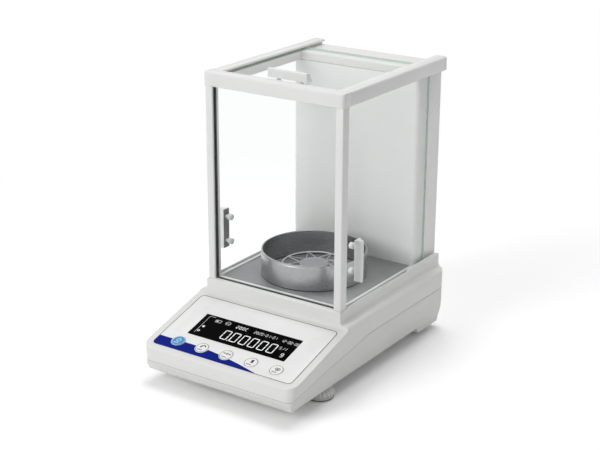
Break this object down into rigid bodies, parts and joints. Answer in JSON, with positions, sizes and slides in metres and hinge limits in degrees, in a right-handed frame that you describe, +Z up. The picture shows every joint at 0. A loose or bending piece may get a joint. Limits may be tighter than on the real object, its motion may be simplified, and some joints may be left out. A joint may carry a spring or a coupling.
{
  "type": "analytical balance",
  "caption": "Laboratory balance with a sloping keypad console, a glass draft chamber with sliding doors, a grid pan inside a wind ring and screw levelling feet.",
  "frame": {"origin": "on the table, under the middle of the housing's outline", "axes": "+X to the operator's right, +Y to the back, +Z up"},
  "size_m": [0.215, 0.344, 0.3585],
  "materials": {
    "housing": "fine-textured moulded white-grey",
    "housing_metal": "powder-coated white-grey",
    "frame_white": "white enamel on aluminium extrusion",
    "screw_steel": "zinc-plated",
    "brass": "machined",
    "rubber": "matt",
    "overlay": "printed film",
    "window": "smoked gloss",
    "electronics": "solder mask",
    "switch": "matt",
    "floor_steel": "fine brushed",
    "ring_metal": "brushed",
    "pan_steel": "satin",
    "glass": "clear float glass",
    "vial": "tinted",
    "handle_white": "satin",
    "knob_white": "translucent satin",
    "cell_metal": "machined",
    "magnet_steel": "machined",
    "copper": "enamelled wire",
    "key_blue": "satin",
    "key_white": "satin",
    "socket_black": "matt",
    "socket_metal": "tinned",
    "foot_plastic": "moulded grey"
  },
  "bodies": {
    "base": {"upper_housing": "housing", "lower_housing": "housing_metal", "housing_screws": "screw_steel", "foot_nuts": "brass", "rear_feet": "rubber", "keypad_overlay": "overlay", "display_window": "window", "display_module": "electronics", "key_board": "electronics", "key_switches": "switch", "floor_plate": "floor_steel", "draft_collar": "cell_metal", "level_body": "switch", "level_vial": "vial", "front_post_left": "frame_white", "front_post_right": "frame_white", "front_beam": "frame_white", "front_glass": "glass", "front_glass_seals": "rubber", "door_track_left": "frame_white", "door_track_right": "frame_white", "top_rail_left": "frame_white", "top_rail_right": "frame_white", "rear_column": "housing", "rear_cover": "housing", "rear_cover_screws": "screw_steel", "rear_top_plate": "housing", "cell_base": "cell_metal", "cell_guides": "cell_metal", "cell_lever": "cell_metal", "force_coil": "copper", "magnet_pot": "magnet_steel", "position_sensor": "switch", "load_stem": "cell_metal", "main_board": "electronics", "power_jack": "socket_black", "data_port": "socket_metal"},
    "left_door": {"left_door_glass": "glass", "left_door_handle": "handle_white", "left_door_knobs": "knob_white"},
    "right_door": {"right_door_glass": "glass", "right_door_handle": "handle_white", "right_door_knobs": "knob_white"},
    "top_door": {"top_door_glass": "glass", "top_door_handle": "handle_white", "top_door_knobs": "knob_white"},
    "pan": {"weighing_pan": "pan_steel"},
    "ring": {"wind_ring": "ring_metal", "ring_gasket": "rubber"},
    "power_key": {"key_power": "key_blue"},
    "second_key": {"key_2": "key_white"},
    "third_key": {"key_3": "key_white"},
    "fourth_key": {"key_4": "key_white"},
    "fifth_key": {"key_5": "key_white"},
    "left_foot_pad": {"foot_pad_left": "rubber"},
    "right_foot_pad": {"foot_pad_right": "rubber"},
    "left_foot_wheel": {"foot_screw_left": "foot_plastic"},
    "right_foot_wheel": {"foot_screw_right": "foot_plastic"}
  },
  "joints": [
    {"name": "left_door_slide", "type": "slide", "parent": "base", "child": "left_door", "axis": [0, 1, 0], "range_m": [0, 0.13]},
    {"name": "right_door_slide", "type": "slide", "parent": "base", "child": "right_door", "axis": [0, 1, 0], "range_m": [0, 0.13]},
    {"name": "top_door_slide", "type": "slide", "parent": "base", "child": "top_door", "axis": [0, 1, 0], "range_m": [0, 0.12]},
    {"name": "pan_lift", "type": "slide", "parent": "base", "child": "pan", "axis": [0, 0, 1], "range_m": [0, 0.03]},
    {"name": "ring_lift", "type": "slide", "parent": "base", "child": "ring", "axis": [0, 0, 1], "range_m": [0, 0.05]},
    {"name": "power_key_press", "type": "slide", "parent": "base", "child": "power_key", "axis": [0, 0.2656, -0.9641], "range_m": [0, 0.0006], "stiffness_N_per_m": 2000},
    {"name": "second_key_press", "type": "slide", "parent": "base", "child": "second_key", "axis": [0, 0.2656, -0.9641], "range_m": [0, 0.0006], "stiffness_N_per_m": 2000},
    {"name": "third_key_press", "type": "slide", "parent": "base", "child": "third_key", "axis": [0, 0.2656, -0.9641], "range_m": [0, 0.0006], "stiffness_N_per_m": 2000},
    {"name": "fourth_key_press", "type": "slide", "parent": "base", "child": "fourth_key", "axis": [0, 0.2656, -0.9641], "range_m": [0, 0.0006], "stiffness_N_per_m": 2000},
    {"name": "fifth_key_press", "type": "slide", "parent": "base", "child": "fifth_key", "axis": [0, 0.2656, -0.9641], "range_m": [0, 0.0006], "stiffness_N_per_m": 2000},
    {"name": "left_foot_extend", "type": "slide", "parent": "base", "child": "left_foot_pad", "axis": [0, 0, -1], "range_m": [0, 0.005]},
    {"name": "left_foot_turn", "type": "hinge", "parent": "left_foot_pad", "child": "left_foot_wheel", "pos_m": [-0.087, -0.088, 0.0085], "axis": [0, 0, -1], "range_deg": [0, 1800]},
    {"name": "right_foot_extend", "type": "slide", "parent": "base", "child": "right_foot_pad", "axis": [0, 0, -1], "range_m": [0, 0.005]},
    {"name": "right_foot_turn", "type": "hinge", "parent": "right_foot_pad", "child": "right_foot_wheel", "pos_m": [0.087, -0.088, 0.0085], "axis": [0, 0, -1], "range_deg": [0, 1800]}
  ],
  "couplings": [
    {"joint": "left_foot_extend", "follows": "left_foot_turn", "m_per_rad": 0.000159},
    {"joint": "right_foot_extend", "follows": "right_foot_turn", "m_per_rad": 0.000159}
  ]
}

_ _ _ _ _

> **Problem description**
Make an exact copy of every line in the data.

> **Response**
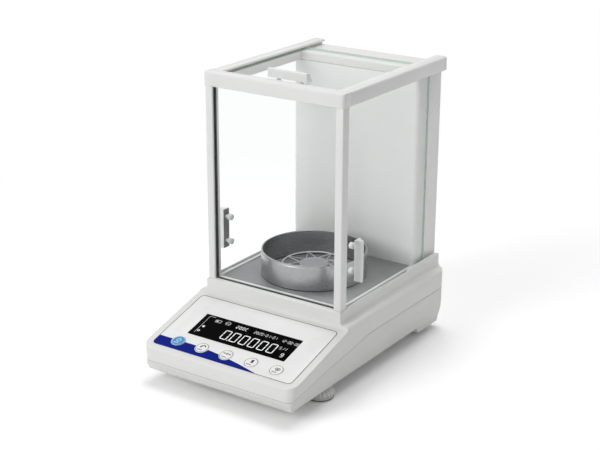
Break this object down into rigid bodies, parts and joints. Answer in JSON, with positions, sizes and slides in metres and hinge limits in degrees, in a right-handed frame that you describe, +Z up. The picture shows every joint at 0. A loose or bending piece may get a joint. Limits may be tighter than on the real object, its motion may be simplified, and some joints may be left out. A joint may carry a spring or a coupling.
{
  "type": "analytical balance",
  "caption": "Laboratory balance with a sloping keypad console, a glass draft chamber with sliding doors, a grid pan inside a wind ring and screw levelling feet.",
  "frame": {"origin": "on the table, under the middle of the housing's outline", "axes": "+X to the operator's right, +Y to the back, +Z up"},
  "size_m": [0.215, 0.344, 0.3585],
  "materials": {
    "housing": "fine-textured moulded white-grey",
    "housing_metal": "powder-coated white-grey",
    "frame_white": "white enamel on aluminium extrusion",
    "screw_steel": "zinc-plated",
    "brass": "machined",
    "rubber": "matt",
    "overlay": "printed film",
    "window": "smoked gloss",
    "electronics": "solder mask",
    "switch": "matt",
    "floor_steel": "fine brushed",
    "ring_metal": "brushed",
    "pan_steel": "satin",
    "glass": "clear float glass",
    "vial": "tinted",
    "handle_white": "satin",
    "knob_white": "translucent satin",
    "cell_metal": "machined",
    "magnet_steel": "machined",
    "copper": "enamelled wire",
    "key_blue": "satin",
    "key_white": "satin",
    "socket_black": "matt",
    "socket_metal": "tinned",
    "foot_plastic": "moulded grey"
  },
  "bodies": {
    "base": {"upper_housing": "housing", "lower_housing": "housing_metal", "housing_screws": "screw_steel", "foot_nuts": "brass", "rear_feet": "rubber", "keypad_overlay": "overlay", "display_window": "window", "display_module": "electronics", "key_board": "electronics", "key_switches": "switch", "floor_plate": "floor_steel", "draft_collar": "cell_metal", "level_body": "switch", "level_vial": "vial", "front_post_left": "frame_white", "front_post_right": "frame_white", "front_beam": "frame_white", "front_glass": "glass", "front_glass_seals": "rubber", "door_track_left": "frame_white", "door_track_right": "frame_white", "top_rail_left": "frame_white", "top_rail_right": "frame_white", "rear_column": "housing", "rear_cover": "housing", "rear_cover_screws": "screw_steel", "rear_top_plate": "housing", "cell_base": "cell_metal", "cell_guides": "cell_metal", "cell_lever": "cell_metal", "force_coil": "copper", "magnet_pot": "magnet_steel", "position_sensor": "switch", "load_stem": "cell_metal", "main_board": "electronics", "power_jack": "socket_black", "data_port": "socket_metal"},
    "left_door": {"left_door_glass": "glass", "left_door_handle": "handle_white", "left_door_knobs": "knob_white"},
    "right_door": {"right_door_glass": "glass", "right_door_handle": "handle_white", "right_door_knobs": "knob_white"},
    "top_door": {"top_door_glass": "glass", "top_door_handle": "handle_white", "top_door_knobs": "knob_white"},
    "pan": {"weighing_pan": "pan_steel"},
    "ring": {"wind_ring": "ring_metal", "ring_gasket": "rubber"},
    "power_key": {"key_power": "key_blue"},
    "second_key": {"key_2": "key_white"},
    "third_key": {"key_3": "key_white"},
    "fourth_key": {"key_4": "key_white"},
    "fifth_key": {"key_5": "key_white"},
    "left_foot_pad": {"foot_pad_left": "rubber"},
    "right_foot_pad": {"foot_pad_right": "rubber"},
    "left_foot_wheel": {"foot_screw_left": "foot_plastic"},
    "right_foot_wheel": {"foot_screw_right": "foot_plastic"}
  },
  "joints": [
    {"name": "left_door_slide", "type": "slide", "parent": "base", "child": "left_door", "axis": [0, 1, 0], "range_m": [0, 0.13]},
    {"name": "right_door_slide", "type": "slide", "parent": "base", "child": "right_door", "axis": [0, 1, 0], "range_m": [0, 0.13]},
    {"name": "top_door_slide", "type": "slide", "parent": "base", "child": "top_door", "axis": [0, 1, 0], "range_m": [0, 0.12]},
    {"name": "pan_lift", "type": "slide", "parent": "base", "child": "pan", "axis": [0, 0, 1], "range_m": [0, 0.03]},
    {"name": "ring_lift", "type": "slide", "parent": "base", "child": "ring", "axis": [0, 0, 1], "range_m": [0, 0.05]},
    {"name": "power_key_press", "type": "slide", "parent": "base", "child": "power_key", "axis": [0, 0.2656, -0.9641], "range_m": [0, 0.0006], "stiffness_N_per_m": 2000},
    {"name": "second_key_press", "type": "slide", "parent": "base", "child": "second_key", "axis": [0, 0.2656, -0.9641], "range_m": [0, 0.0006], "stiffness_N_per_m": 2000},
    {"name": "third_key_press", "type": "slide", "parent": "base", "child": "third_key", "axis": [0, 0.2656, -0.9641], "range_m": [0, 0.0006], "stiffness_N_per_m": 2000},
    {"name": "fourth_key_press", "type": "slide", "parent": "base", "child": "fourth_key", "axis": [0, 0.2656, -0.9641], "range_m": [0, 0.0006], "stiffness_N_per_m": 2000},
    {"name": "fifth_key_press", "type": "slide", "parent": "base", "child": "fifth_key", "axis": [0, 0.2656, -0.9641], "range_m": [0, 0.0006], "stiffness_N_per_m": 2000},
    {"name": "left_foot_extend", "type": "slide", "parent": "base", "child": "left_foot_pad", "axis": [0, 0, -1], "range_m": [0, 0.005]},
    {"name": "left_foot_turn", "type": "hinge", "parent": "left_foot_pad", "child": "left_foot_wheel", "pos_m": [-0.087, -0.088, 0.0085], "axis": [0, 0, -1], "range_deg": [0, 1800]},
    {"name": "right_foot_extend", "type": "slide", "parent": "base", "child": "right_foot_pad", "axis": [0, 0, -1], "range_m": [0, 0.005]},
    {"name": "right_foot_turn", "type": "hinge", "parent": "right_foot_pad", "child": "right_foot_wheel", "pos_m": [0.087, -0.088, 0.0085], "axis": [0, 0, -1], "range_deg": [0, 1800]}
  ],
  "couplings": [
    {"joint": "left_foot_extend", "follows": "left_foot_turn", "m_per_rad": 0.000159},
    {"joint": "right_foot_extend", "follows": "right_foot_turn", "m_per_rad": 0.000159}
  ]
}